* **TASK OBJECTIVE**
Give the listing below again in full, exactly as written.
>>>>
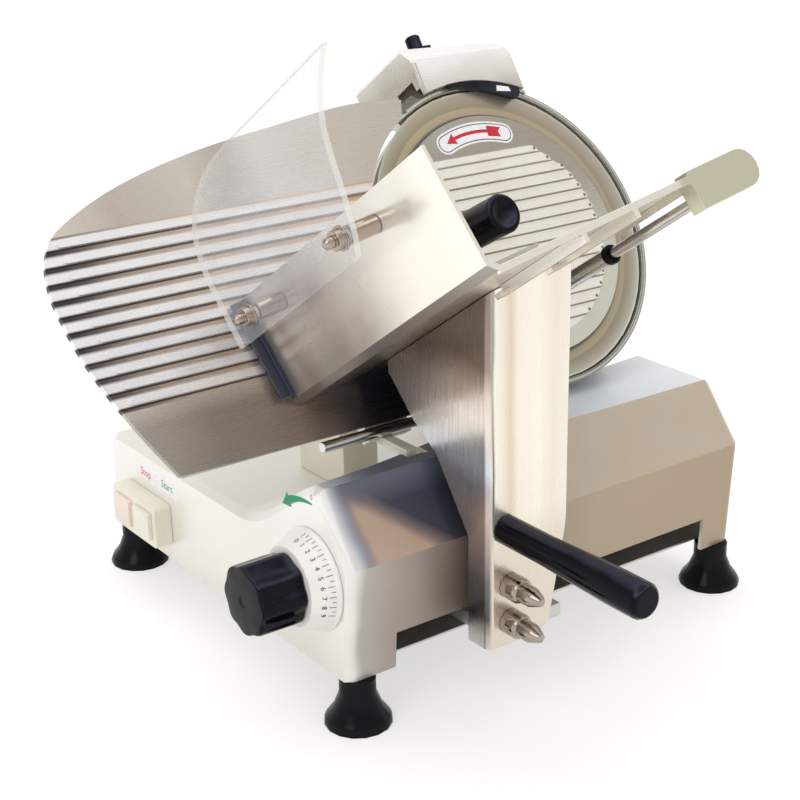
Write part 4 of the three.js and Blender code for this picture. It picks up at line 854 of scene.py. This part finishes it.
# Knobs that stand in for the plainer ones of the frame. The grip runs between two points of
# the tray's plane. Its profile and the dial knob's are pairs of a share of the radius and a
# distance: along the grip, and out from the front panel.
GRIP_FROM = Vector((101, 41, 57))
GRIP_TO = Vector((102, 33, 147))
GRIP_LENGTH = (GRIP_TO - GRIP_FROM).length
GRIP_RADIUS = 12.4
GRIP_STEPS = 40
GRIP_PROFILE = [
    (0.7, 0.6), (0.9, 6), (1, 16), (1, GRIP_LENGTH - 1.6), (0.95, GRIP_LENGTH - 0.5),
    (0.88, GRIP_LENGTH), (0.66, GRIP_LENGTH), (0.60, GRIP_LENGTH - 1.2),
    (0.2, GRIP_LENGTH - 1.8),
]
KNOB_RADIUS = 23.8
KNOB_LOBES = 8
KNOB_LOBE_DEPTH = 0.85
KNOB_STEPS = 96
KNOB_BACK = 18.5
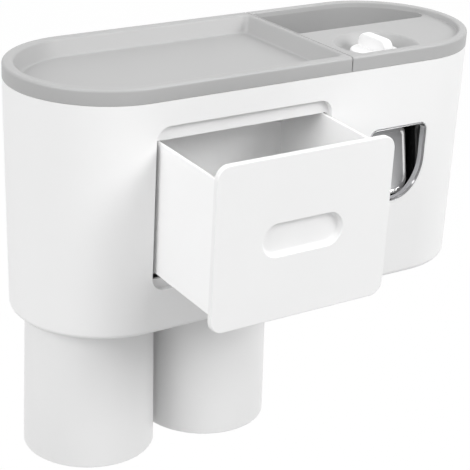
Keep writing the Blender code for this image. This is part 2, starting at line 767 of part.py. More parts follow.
<<<<
* **RESULT**
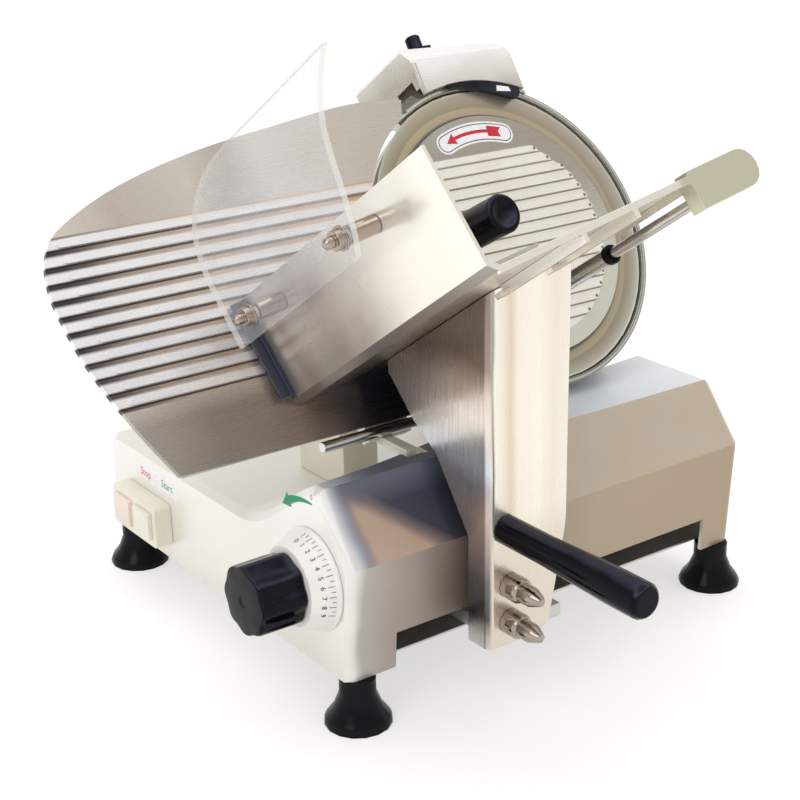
Write part 4 of the three.js and Blender code for this picture. It picks up at line 854 of scene.py. This part finishes it.
# Knobs that stand in for the plainer ones of the frame. The grip runs between two points of
# the tray's plane. Its profile and the dial knob's are pairs of a share of the radius and a
# distance: along the grip, and out from the front panel.
GRIP_FROM = Vector((101, 41, 57))
GRIP_TO = Vector((102, 33, 147))
GRIP_LENGTH = (GRIP_TO - GRIP_FROM).length
GRIP_RADIUS = 12.4
GRIP_STEPS = 40
GRIP_PROFILE = [
    (0.7, 0.6), (0.9, 6), (1, 16), (1, GRIP_LENGTH - 1.6), (0.95, GRIP_LENGTH - 0.5),
    (0.88, GRIP_LENGTH), (0.66, GRIP_LENGTH), (0.60, GRIP_LENGTH - 1.2),
    (0.2, GRIP_LENGTH - 1.8),
]
KNOB_RADIUS = 23.8
KNOB_LOBES = 8
KNOB_LOBE_DEPTH = 0.85
KNOB_STEPS = 96
KNOB_BACK = 18.5
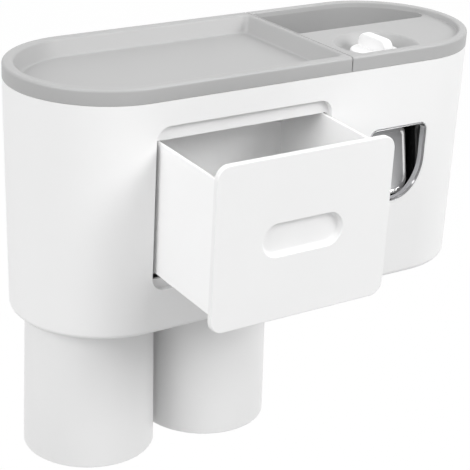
Keep writing the Blender code for this image. This is part 2, starting at line 767 of part.py. More parts follow.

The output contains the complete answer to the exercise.